Just days earlier, a senior Russian diplomat told Russian state media that “any use of force by the Kyiv regime or a Ukrainian military invasion of either Belarus or Russia would be enough to trigger a collective response.”
On Tuesday, Belarus’ defense ministry said that “a significant grouping of the Ukrainian army is concentrated in the immediate vicinity” of the two countries’ borders.
On the same day, Mykhailo Podolyak, a senior Ukrainian presidential aide, told Reuters that Minsk was increasing its “aggressive and militaristic rhetoric” in the run-up to the first anniversary of the invasion.
On Monday, details of a leaked Kremlin document were made public after they were obtained by a group of European newspapers, including the Kyiv Independent.
The 17-page document, which the outlets reported was from 2021, described the “harmonization” of Belarus’ legal system with that of Russia. By 2030, Russia would have “control of the information space” in Belarus, succeeding in establishing a “common approach to the interpretation of history,” according to Yahoo News, which was involved in publishing the document.
The idea of a “Union State” between Belarus and Russia dates back decades to the aftermath of the disintegration of the Soviet Union. Yet the “Union State” is supposed to be “built on the principles of the sovereignty and territorial integrity of the states,” according to Lukashenko’s office.
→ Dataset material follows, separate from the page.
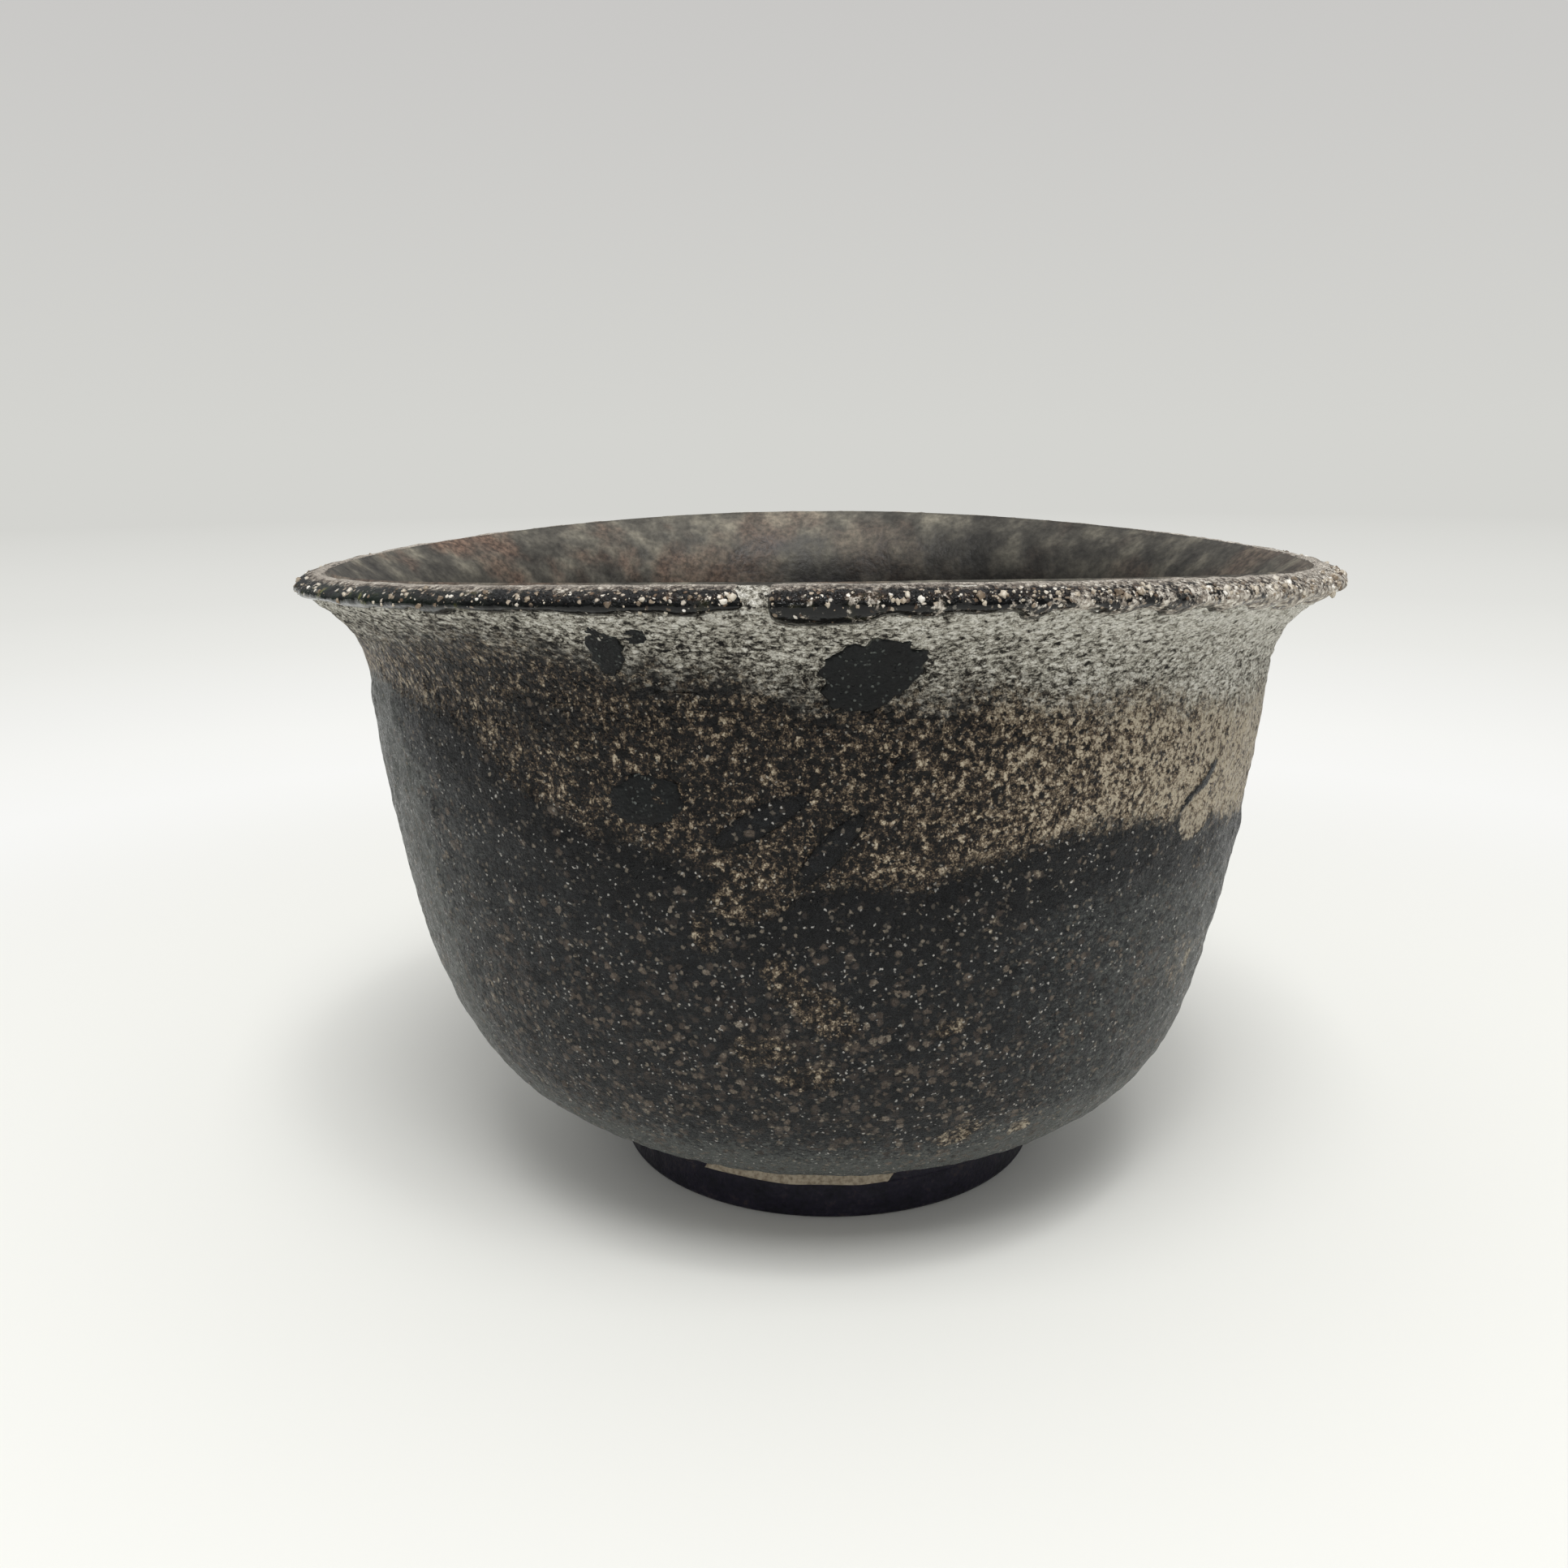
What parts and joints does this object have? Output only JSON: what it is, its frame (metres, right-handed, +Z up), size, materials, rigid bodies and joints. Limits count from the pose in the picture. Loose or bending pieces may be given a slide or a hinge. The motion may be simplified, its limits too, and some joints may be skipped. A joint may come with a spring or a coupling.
{
  "type": "guinomi sake cup",
  "caption": "Small thrown stoneware cup with an everted wavy lip, a thick scalloped glaze roll and a luted foot ring, for drinking.",
  "frame": {"origin": "on the table under the middle of the lip", "axes": "+Z up out of the cup's mouth; -Y towards the side with the break in the lip glaze; +X to the right of that side"},
  "size_m": [0.0798, 0.0798, 0.0504],
  "materials": {
    "stoneware": "matte",
    "foot_clay": "satin",
    "pale_slip": "matte",
    "liner_glaze": "satin",
    "dark_coat": "satin",
    "roll_glass": "gloss",
    "quartz": "satin",
    "drop_glass": "gloss"
  },
  "bodies": {
    "root": {"bowl": "stoneware", "foot_ring": "foot_clay", "luting_slip": "pale_slip", "liner_glaze": "liner_glaze", "outer_glaze": "dark_coat", "lip_glaze": "roll_glass", "lip_stones": "quartz", "glaze_drops": "drop_glass"}
  },
  "joints": []
}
“The ‘Union State’ is a threat for the Belarusian people and Belarusian statehood,” Tsikhanouskaya previously said. “It is not a union of equals. It is a roadmap for the absorption of Belarus by Russia,” she added.
Sviatlana Tsikhanouskaya, president of the Coordination Council of Belarus, prior to a bilateral meeting in the European Parliament on October 12, 2022, in Brussels, Belgium. “The main task now is to make sure that Belarus is not “left for later” in the current conflict,” Tsikhanouskaya told Newsweek. Thierry Monasse/Getty Images
Russia’s objectives with Belarus match with how Moscow sees Ukraine, according to Michael Carpenter, the U.S. ambassador to the Organization for Security and Cooperation in Europe.
“Only in Belarus, it relies on coercion rather than war,” he said. “Its end goal is still wholesale incorporation.”
Yet Kristin Bakke, professor of political science and international relations at University College London, U.K., told Newsweek that the younger generations of Belarus’ citizens show preferences for “democratic political systems as in the West” over “Soviet-style” systems older generations opted for.
Based on studies conducted in Belarus just ahead of the 2020 protests breaking out, Bakke said there were “significant generational divides” in perceptions toward Russia and Western nations within Belarus.
She said that the respondents overall showed “an orientation towards Russia,” but the “majority” of those age 18 and 40 believed Belarus should “be oriented towards the West.” However, the “majority of the over-60s think it should be oriented towards Russia,” she added.
On Wednesday, the Washington-based Institute for the Study of War (ISW) think tank said NATO countries “must seriously plan for the likely future reality of a Russian-controlled Belarus.”
Regardless of how Moscow’s invasion of Ukraine pans out, Putin will “very likely secure significant gains in restoring Russian suzerainty over Belarus,” the ISW said. Such “likely permanent gains” present Western countries with a dilemma about “how to deal with the potential future security landscape on NATO’s eastern flank,” the think tank added.
“Without a free and democratic Belarus, it is impossible to build an effective security system in Europe. The war will not be over until Belarus is free,” Tsikhanouskaya told Newsweek.
Ukrainian President Volodymyr Zelensky has linked Ukraine’s security to Europe’s collective security, calling Russia the “most anti-European state of the modern world.”